Goal of the exercise: Of all the lines in the records below, how many hold the word "follow"? Give the number alone.

Supplied information:

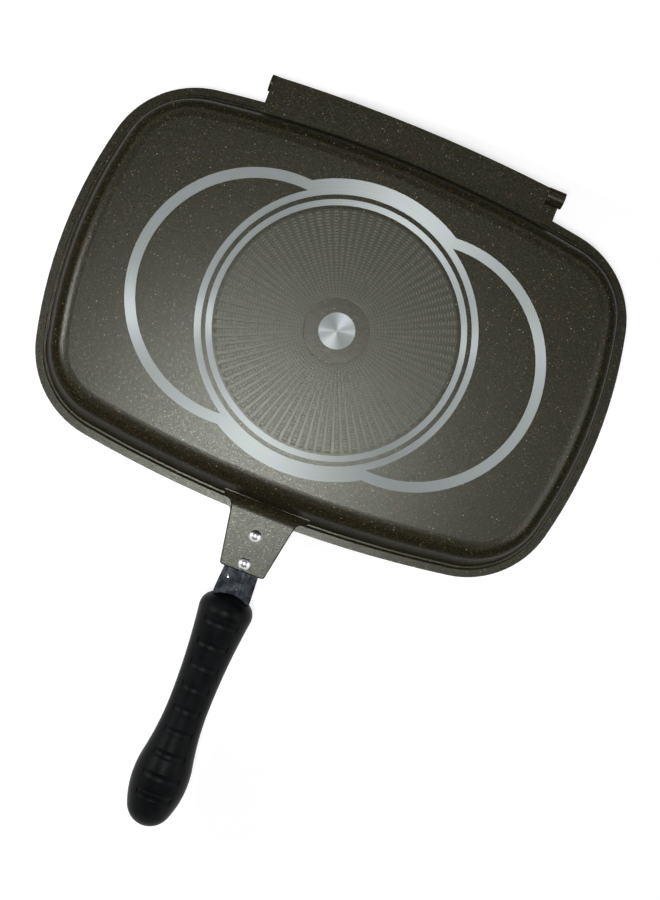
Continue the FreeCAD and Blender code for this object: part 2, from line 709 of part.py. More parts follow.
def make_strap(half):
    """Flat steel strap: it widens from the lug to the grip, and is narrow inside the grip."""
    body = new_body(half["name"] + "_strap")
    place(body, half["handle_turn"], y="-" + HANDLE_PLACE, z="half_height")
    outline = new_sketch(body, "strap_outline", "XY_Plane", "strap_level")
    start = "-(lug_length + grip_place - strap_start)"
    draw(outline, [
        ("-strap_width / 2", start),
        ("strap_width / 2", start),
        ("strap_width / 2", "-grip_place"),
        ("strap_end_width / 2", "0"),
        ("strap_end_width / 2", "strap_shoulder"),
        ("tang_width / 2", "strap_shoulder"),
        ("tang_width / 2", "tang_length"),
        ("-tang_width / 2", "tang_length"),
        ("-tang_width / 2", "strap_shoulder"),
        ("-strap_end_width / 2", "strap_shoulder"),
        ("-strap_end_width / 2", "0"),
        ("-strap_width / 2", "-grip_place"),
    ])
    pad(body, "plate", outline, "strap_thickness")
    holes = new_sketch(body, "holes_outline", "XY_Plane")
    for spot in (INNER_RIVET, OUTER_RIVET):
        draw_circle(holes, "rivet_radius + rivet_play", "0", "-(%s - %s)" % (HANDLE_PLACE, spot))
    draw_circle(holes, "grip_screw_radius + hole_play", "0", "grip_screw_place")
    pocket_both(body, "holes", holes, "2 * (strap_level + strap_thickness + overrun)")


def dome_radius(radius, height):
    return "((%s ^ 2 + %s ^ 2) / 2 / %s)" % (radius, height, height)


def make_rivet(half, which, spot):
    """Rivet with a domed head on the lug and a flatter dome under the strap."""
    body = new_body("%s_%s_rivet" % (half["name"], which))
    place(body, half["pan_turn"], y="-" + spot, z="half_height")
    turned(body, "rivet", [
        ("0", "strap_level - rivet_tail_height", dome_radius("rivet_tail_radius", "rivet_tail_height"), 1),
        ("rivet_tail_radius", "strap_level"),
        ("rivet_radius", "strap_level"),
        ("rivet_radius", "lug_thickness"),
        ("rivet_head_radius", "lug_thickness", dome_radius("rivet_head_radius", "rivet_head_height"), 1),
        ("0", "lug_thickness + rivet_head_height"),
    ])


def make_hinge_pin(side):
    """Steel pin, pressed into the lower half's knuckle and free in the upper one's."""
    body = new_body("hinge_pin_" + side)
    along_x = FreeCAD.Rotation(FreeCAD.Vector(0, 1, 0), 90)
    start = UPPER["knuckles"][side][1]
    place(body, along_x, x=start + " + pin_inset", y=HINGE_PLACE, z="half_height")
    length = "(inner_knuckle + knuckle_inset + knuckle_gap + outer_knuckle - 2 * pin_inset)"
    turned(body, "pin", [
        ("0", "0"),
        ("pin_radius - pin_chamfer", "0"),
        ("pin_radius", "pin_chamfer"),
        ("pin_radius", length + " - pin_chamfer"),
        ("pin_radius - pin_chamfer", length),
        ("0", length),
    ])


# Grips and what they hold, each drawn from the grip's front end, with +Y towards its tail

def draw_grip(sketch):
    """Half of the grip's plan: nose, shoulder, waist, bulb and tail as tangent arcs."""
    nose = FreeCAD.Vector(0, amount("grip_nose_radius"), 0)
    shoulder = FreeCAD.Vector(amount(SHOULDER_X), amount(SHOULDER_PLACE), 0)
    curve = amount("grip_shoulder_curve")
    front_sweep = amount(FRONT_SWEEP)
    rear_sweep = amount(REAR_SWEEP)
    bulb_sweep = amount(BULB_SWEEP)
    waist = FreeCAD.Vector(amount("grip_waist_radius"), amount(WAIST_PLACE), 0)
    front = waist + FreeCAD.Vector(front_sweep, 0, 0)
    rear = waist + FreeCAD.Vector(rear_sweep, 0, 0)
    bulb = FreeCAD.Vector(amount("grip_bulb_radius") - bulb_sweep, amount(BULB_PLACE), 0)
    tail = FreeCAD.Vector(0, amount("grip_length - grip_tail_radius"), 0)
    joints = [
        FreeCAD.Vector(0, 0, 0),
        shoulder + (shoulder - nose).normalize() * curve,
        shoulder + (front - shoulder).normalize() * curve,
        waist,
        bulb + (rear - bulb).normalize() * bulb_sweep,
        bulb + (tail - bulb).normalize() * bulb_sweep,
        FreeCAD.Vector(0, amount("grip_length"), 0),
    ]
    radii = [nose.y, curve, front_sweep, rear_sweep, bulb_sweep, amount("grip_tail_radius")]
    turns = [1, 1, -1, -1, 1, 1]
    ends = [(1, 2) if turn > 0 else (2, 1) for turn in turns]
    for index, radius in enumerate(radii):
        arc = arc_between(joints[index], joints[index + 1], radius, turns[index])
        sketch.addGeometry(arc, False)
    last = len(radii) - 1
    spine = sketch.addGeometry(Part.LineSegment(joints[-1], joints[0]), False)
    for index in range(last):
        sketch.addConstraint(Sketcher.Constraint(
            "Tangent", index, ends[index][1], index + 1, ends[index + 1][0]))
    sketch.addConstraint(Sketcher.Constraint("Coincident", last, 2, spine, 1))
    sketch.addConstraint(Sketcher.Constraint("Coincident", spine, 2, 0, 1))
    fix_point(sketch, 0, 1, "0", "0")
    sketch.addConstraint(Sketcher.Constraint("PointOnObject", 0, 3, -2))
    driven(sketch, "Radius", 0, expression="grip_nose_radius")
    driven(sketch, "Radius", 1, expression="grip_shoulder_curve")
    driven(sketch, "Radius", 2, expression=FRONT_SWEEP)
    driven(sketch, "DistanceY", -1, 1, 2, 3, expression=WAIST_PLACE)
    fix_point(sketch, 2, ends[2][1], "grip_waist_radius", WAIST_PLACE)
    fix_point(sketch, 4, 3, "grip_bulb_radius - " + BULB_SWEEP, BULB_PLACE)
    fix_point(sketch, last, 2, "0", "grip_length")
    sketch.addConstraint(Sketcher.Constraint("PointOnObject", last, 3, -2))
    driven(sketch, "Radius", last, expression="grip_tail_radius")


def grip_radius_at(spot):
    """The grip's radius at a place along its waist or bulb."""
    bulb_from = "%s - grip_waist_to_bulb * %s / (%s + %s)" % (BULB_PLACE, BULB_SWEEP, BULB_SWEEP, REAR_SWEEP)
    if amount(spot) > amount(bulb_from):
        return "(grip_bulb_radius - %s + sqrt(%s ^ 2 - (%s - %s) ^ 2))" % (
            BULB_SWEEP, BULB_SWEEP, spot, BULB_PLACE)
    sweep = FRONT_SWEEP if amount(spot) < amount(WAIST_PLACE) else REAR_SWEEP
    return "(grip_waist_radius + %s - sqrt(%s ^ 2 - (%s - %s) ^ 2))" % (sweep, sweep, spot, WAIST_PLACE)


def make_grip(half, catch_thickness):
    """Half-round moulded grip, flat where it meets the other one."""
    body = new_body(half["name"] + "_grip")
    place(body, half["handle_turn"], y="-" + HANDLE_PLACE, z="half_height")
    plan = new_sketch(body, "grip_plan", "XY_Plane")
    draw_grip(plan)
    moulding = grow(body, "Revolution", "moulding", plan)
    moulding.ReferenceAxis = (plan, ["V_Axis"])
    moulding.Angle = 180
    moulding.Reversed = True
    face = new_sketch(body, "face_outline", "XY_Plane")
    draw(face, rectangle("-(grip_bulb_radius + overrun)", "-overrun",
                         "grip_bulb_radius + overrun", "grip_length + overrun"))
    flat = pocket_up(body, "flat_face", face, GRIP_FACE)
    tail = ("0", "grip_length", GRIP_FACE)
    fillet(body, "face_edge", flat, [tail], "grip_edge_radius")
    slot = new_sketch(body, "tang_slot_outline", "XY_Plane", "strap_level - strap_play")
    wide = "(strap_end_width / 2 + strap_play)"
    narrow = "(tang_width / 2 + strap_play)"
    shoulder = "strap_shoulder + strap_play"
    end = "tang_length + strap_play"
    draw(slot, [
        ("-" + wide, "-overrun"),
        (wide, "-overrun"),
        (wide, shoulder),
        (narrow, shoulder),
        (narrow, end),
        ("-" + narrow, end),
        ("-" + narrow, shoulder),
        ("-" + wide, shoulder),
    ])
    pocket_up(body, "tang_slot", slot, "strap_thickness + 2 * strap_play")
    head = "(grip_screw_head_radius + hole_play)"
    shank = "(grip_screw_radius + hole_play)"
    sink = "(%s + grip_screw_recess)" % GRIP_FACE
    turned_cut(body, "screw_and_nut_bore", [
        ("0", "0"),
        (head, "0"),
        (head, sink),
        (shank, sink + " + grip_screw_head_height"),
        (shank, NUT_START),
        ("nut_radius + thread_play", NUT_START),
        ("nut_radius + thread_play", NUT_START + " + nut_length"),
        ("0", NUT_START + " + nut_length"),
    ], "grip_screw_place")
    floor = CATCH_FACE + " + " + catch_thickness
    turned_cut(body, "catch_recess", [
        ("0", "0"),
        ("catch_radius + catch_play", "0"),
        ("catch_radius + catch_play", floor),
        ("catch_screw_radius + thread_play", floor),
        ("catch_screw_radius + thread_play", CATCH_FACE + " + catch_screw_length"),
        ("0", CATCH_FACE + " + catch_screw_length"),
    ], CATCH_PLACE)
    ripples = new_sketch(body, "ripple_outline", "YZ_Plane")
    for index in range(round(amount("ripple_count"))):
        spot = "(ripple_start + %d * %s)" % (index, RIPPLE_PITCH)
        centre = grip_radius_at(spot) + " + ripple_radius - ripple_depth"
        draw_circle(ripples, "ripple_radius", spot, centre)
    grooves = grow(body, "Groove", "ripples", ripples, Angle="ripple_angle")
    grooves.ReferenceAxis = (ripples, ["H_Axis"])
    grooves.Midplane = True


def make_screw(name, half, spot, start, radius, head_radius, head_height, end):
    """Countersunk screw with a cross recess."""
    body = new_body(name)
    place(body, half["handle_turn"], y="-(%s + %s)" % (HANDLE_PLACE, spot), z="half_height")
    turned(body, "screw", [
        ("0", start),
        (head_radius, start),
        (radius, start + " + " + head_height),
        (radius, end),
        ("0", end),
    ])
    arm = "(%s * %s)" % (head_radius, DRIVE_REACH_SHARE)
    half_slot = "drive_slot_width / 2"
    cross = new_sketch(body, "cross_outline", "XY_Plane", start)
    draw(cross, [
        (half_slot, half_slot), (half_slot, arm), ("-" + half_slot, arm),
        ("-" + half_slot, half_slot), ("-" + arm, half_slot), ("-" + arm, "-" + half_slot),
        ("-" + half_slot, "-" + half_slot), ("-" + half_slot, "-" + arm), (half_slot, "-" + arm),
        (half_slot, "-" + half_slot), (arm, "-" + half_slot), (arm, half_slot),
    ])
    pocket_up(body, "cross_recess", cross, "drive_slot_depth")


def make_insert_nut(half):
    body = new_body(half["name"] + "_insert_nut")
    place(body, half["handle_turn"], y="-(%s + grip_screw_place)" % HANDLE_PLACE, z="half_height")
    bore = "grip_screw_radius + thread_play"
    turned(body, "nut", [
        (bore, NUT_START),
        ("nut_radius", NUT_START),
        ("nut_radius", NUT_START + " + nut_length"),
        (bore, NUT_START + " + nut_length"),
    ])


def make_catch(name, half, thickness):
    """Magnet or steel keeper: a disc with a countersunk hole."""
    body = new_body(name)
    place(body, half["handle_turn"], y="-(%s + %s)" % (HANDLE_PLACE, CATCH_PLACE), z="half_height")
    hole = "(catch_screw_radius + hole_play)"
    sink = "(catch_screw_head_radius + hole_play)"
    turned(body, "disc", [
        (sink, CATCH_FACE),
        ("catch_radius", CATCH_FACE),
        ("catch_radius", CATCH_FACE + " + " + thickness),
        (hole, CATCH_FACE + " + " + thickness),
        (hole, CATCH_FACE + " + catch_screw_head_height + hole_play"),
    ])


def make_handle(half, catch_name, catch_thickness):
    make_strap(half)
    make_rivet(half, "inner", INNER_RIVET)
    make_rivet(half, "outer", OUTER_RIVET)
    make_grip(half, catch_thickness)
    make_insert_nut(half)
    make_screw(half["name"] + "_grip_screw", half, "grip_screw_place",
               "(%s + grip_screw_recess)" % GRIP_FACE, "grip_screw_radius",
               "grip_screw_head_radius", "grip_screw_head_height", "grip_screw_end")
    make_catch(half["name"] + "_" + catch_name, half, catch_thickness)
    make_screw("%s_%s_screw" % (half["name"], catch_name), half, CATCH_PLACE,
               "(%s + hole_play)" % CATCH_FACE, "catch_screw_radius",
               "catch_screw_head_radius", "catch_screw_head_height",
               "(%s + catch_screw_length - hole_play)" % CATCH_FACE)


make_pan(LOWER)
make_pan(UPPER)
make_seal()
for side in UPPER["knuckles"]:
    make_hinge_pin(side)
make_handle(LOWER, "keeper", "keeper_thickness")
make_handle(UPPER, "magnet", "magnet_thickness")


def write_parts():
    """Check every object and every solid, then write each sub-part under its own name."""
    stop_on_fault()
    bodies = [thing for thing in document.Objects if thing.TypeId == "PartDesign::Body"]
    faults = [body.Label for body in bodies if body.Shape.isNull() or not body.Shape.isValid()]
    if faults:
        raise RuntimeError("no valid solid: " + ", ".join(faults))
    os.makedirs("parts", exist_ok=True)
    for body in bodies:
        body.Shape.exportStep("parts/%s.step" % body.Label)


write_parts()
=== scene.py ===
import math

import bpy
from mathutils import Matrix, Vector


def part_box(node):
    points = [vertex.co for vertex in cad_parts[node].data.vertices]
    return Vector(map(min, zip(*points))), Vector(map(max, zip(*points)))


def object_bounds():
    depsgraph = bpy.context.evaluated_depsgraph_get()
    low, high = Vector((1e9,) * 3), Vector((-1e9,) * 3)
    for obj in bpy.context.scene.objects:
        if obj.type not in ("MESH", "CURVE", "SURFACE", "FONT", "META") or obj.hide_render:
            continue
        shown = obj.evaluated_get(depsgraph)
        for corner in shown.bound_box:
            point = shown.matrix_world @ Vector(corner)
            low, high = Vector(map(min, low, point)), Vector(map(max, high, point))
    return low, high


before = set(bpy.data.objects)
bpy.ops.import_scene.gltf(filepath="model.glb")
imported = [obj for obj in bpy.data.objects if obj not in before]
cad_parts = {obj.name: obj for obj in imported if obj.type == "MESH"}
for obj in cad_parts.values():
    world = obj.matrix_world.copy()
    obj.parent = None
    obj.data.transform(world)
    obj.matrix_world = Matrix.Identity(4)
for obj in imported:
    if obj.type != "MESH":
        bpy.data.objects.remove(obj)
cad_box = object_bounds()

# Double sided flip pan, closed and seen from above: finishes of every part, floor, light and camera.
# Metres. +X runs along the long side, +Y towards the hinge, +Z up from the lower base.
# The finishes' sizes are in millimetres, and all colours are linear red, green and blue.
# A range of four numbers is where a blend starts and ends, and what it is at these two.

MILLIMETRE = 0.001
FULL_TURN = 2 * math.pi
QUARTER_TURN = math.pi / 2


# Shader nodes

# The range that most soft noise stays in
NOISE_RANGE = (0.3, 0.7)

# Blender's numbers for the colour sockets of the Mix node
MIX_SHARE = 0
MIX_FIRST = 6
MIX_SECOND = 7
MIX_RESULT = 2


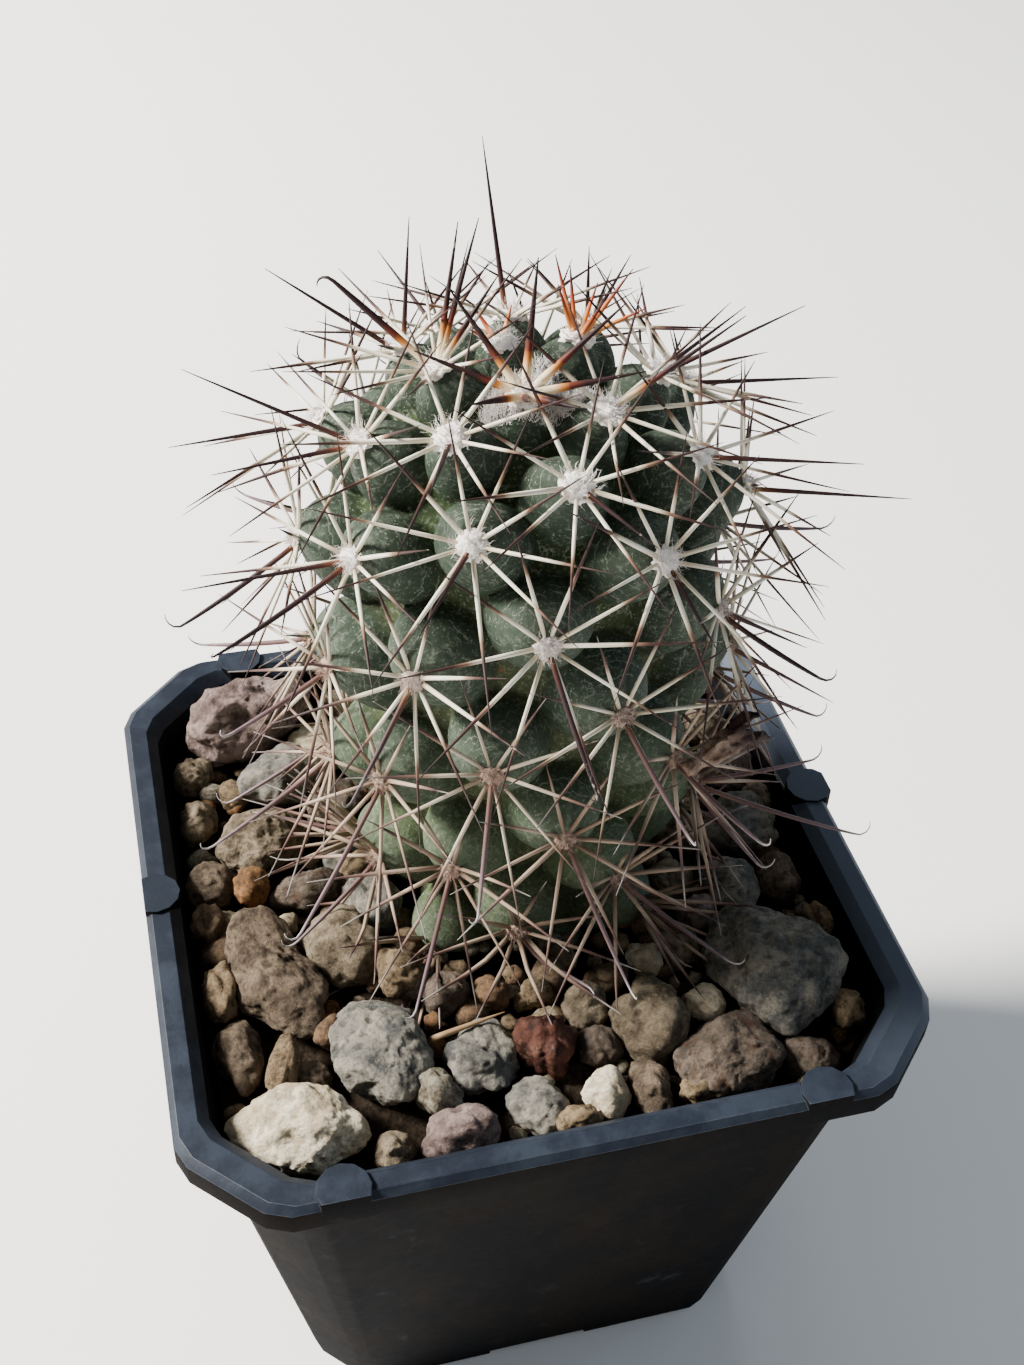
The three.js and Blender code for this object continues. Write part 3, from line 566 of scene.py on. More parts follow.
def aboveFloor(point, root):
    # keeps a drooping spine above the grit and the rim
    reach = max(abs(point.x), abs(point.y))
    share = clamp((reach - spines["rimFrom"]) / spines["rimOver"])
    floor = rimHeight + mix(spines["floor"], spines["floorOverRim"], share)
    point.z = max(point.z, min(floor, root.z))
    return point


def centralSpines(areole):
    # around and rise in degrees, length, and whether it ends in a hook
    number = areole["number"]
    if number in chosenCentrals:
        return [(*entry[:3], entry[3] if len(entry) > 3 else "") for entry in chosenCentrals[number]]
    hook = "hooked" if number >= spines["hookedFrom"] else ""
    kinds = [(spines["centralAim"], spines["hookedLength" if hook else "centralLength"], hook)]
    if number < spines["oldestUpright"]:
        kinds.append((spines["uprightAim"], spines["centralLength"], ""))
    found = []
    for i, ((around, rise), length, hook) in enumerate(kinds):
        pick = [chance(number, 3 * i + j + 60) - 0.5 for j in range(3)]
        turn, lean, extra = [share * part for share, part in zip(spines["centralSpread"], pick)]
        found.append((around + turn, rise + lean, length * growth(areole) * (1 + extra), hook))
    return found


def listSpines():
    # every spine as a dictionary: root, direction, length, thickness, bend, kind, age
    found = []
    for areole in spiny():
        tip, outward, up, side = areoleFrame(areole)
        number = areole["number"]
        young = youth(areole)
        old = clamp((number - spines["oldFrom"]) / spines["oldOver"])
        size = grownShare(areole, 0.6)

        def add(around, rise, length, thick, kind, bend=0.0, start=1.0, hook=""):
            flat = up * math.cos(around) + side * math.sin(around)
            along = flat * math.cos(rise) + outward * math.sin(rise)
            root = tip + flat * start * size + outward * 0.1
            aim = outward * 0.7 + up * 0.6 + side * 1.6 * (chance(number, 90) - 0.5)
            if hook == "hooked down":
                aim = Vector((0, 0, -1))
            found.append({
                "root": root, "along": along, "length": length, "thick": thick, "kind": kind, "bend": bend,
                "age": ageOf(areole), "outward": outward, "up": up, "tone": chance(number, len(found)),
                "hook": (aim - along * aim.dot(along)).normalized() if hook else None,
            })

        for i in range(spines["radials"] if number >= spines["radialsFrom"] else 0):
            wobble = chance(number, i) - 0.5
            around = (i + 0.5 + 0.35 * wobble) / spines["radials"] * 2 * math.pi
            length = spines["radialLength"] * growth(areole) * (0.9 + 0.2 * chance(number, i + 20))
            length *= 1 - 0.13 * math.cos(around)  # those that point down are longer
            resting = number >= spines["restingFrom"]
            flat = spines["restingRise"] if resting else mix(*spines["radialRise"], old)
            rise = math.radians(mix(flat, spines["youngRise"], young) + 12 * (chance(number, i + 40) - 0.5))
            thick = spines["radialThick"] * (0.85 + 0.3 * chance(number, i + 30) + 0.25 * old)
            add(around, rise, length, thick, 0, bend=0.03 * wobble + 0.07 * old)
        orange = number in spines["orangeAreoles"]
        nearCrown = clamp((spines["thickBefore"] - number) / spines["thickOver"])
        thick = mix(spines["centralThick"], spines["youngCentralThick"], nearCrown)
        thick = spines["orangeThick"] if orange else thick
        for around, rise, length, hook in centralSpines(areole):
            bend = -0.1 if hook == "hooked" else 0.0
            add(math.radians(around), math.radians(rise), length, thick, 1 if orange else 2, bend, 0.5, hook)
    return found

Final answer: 2